## GOAL OF THE EXERCISE
Produce the listing below again, exactly as shown.

## AVAILABLE DATA
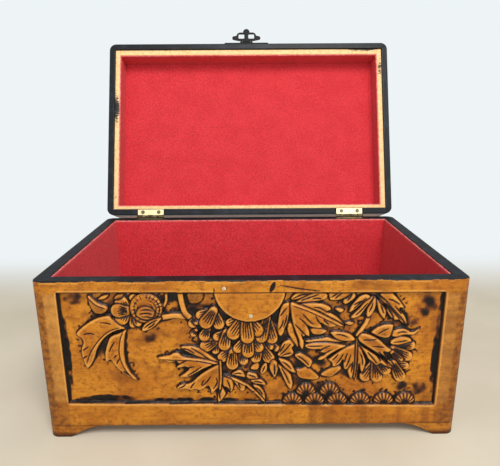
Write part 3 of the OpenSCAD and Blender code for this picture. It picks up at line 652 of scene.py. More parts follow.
def mid_right_leaf(c):
    """The largest leaf, over the right flower."""
    c.blade([(51, 77), (54, 77.9), (58, 77.7), (62, 77), (65.5, 75.2), (68.5, 71.3), (64, 70.6), (58, 70.8),
             (54.5, 72.8), (52.5, 75)], 2.2, [[(54.5, 75.6), (58.5, 75.4), (63, 73.6)]])
    c.blade([(34.8, 71.3), (40, 72.2), (46, 73.2), (50, 73.7), (54, 72.2), (62.5, 69.3), (56, 69.8),
             (48, 70.3),
             (42, 70.3), (36, 69.8)], 2.0)
    c.blade([(34.5, 68), (38, 69.5), (44, 69.9), (50, 69.9), (56, 69.1), (63, 67.2), (58, 65), (54, 62.7),
             (50.5, 60.2), (47, 57.3), (43.2, 57), (45, 59.5), (48, 61), (46.5, 62.4), (42.6, 62.3),
             (45, 64.7),
             (40, 64.8), (36.3, 65.8)], 2.4,
            [[(51.5, 67.8), (46.5, 65.3), (44.2, 62.4)], [(53, 65.2), (48.3, 62.2), (44.7, 59.6)],
             [(36.5, 67.6), (41, 67.4), (46, 67.6)]])
    c.blade([(66, 68.3), (61, 66), (56, 62.3), (52, 58.8), (50.3, 57.4), (53, 54.9), (53.5, 52.1),
             (56.5, 52.8),
             (59, 54.8), (60.4, 57), (60.8, 52.5), (62, 49.6), (64.5, 51.2), (66, 54), (63.8, 50), (64.4, 46),
             (66.3, 42.5), (68, 46), (68.5, 55), (68.5, 63), (68.3, 68.5)], 2.5,
            [[(60.5, 62), (58.3, 57.5), (55.7, 54)], [(63, 62.5), (62, 59), (61.5, 55.5)],
             [(65.5, 61.5), (64, 56), (62.5, 52)], [(66.8, 56), (66.8, 52), (66, 47.5)],
             [(57, 61.5), (55, 58.8), (53, 57)]])
    c.blade([(69, 68.5), (69.6, 60), (70, 52), (69.5, 45), (68.5, 42.3), (70.3, 42.2), (71.3, 54), (72, 50),
             (73.7, 47.4), (75.2, 52), (75.7, 56), (74.2, 60.5), (72, 65.5)], 2.4,
             [[(71.4, 62.5), (73, 58.5), (73.7, 53)]])
    c.blade([(69.5, 71.7), (70, 74.7), (72, 76.5), (76, 76), (80, 74.2), (84, 71.7), (87, 68.7), (90, 66),
             (92.3, 64.4), (90, 62.3), (87, 62.8), (90, 58), (93.5, 54.5), (94.3, 51.6), (87, 58.8),
             (80, 63.8), (74, 67.8)], 2.6,
            [[(73, 71.8), (77.5, 71.7), (81.5, 72)], [(79, 67.2), (83, 66.8), (87, 66.4)],
             [(83.5, 63.3), (86, 60.8), (90.5, 56.6)]])
    c.blade([(69.7, 69.3), (74, 66.3), (80, 62.2), (86, 58.1), (90, 54.8), (94.3, 50.6), (88, 52.7),
             (85.5, 54.2),
             (83, 52.7), (80, 55.2), (77, 57.7), (75.3, 60.8), (72.7, 65)], 2.5,
            [[(76.3, 62.8), (80, 58.5), (83.2, 54.2)], [(82.5, 60.2), (84.3, 58), (85.4, 55.8)]],
            [[(69.3, 70.3), (78, 64.6), (86, 58.8), (93, 52.2)]])
    c.stem([(68.8, 71.5), (68.9, 62), (69, 52), (68.3, 44)], 1.3, 2.7)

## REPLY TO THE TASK
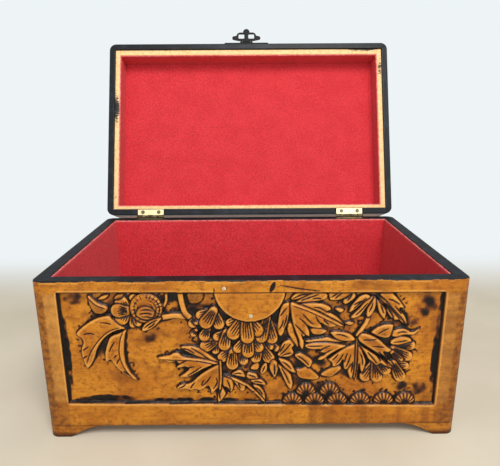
Write part 3 of the OpenSCAD and Blender code for this picture. It picks up at line 652 of scene.py. More parts follow.
def mid_right_leaf(c):
    """The largest leaf, over the right flower."""
    c.blade([(51, 77), (54, 77.9), (58, 77.7), (62, 77), (65.5, 75.2), (68.5, 71.3), (64, 70.6), (58, 70.8),
             (54.5, 72.8), (52.5, 75)], 2.2, [[(54.5, 75.6), (58.5, 75.4), (63, 73.6)]])
    c.blade([(34.8, 71.3), (40, 72.2), (46, 73.2), (50, 73.7), (54, 72.2), (62.5, 69.3), (56, 69.8),
             (48, 70.3),
             (42, 70.3), (36, 69.8)], 2.0)
    c.blade([(34.5, 68), (38, 69.5), (44, 69.9), (50, 69.9), (56, 69.1), (63, 67.2), (58, 65), (54, 62.7),
             (50.5, 60.2), (47, 57.3), (43.2, 57), (45, 59.5), (48, 61), (46.5, 62.4), (42.6, 62.3),
             (45, 64.7),
             (40, 64.8), (36.3, 65.8)], 2.4,
            [[(51.5, 67.8), (46.5, 65.3), (44.2, 62.4)], [(53, 65.2), (48.3, 62.2), (44.7, 59.6)],
             [(36.5, 67.6), (41, 67.4), (46, 67.6)]])
    c.blade([(66, 68.3), (61, 66), (56, 62.3), (52, 58.8), (50.3, 57.4), (53, 54.9), (53.5, 52.1),
             (56.5, 52.8),
             (59, 54.8), (60.4, 57), (60.8, 52.5), (62, 49.6), (64.5, 51.2), (66, 54), (63.8, 50), (64.4, 46),
             (66.3, 42.5), (68, 46), (68.5, 55), (68.5, 63), (68.3, 68.5)], 2.5,
            [[(60.5, 62), (58.3, 57.5), (55.7, 54)], [(63, 62.5), (62, 59), (61.5, 55.5)],
             [(65.5, 61.5), (64, 56), (62.5, 52)], [(66.8, 56), (66.8, 52), (66, 47.5)],
             [(57, 61.5), (55, 58.8), (53, 57)]])
    c.blade([(69, 68.5), (69.6, 60), (70, 52), (69.5, 45), (68.5, 42.3), (70.3, 42.2), (71.3, 54), (72, 50),
             (73.7, 47.4), (75.2, 52), (75.7, 56), (74.2, 60.5), (72, 65.5)], 2.4,
             [[(71.4, 62.5), (73, 58.5), (73.7, 53)]])
    c.blade([(69.5, 71.7), (70, 74.7), (72, 76.5), (76, 76), (80, 74.2), (84, 71.7), (87, 68.7), (90, 66),
             (92.3, 64.4), (90, 62.3), (87, 62.8), (90, 58), (93.5, 54.5), (94.3, 51.6), (87, 58.8),
             (80, 63.8), (74, 67.8)], 2.6,
            [[(73, 71.8), (77.5, 71.7), (81.5, 72)], [(79, 67.2), (83, 66.8), (87, 66.4)],
             [(83.5, 63.3), (86, 60.8), (90.5, 56.6)]])
    c.blade([(69.7, 69.3), (74, 66.3), (80, 62.2), (86, 58.1), (90, 54.8), (94.3, 50.6), (88, 52.7),
             (85.5, 54.2),
             (83, 52.7), (80, 55.2), (77, 57.7), (75.3, 60.8), (72.7, 65)], 2.5,
            [[(76.3, 62.8), (80, 58.5), (83.2, 54.2)], [(82.5, 60.2), (84.3, 58), (85.4, 55.8)]],
            [[(69.3, 70.3), (78, 64.6), (86, 58.8), (93, 52.2)]])
    c.stem([(68.8, 71.5), (68.9, 62), (69, 52), (68.3, 44)], 1.3, 2.7)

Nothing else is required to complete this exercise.